When compared with Windows 10's buggy updates that take hours, the OS itself is a DREAM - updates install without hassle for all apps, reboot is FAR from mandatory, and gaming (now that Steam is a click away) is quite easy. Updating a graphic card's driver used to take an hour on Windows (due to the drivers being half a gigabyte), it's now done in minutes under Linux (I'm using an AMD Polaris) and that's considering I use edge release builds (monthly updates).

Actually, since I could run the few Windows games I want to play under Wine while barely noticing that I have to deal with a compatibility layer (which is itself much less troublesome than Windows's compatibility wizard) and without having to worry that it's too old (some WinXP-era games run better under Wine than under Win10). So, that's it for gaming - I find gaming on Linux much less troublesome than Windows, how about that!
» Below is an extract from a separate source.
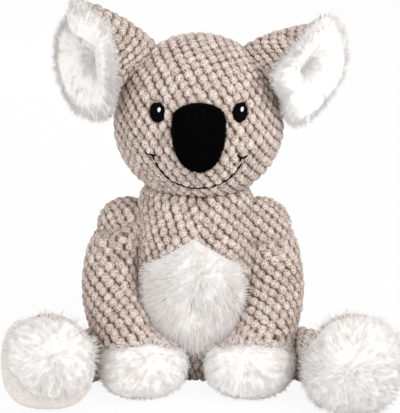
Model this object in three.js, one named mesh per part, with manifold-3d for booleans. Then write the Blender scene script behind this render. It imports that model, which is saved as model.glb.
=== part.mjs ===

Office: LibreOffice 6 compared with the latest iteration of MS Office isn't much lighter nor is it more fun to use, but its compatibility is GREAT, especially when you use styles and objects properly; more often than not, you can open a Word, Excel, Powerpoint , Visio (!) etc. document without breaking a sweat, work on it, and send it back to the original author without them being the wiser about it. It doesn't crash every day (yeah, MS Office got better in that regard, but still not LibO level), and you can't beat the price: free/gratis, on whatever platform you prefer.

Mail: I like Thunderbird with a bunch of plugin. But then, my professional account uses IMAP and Oauth2 (Gmail Pro), and Outlook keeps crashing with it; Thunderbird may not look sexy, but it's fast (its ability to download mail headers first makes it MUCH more responsive than Outlook), stable (Outlook will crash once you have more than a few thousands mails in an IMAP folder) and reliable (Outlook may silently stop to synchronize an IMAP folder's content).

Web programming: don't go there. I can run a dev server that is identical to my production server on my machine with a few key strokes. No need to tinker with IIS and its shoddy security settings, or to install WAMP or whatever the packaged-WAMP-server-of-the-day is.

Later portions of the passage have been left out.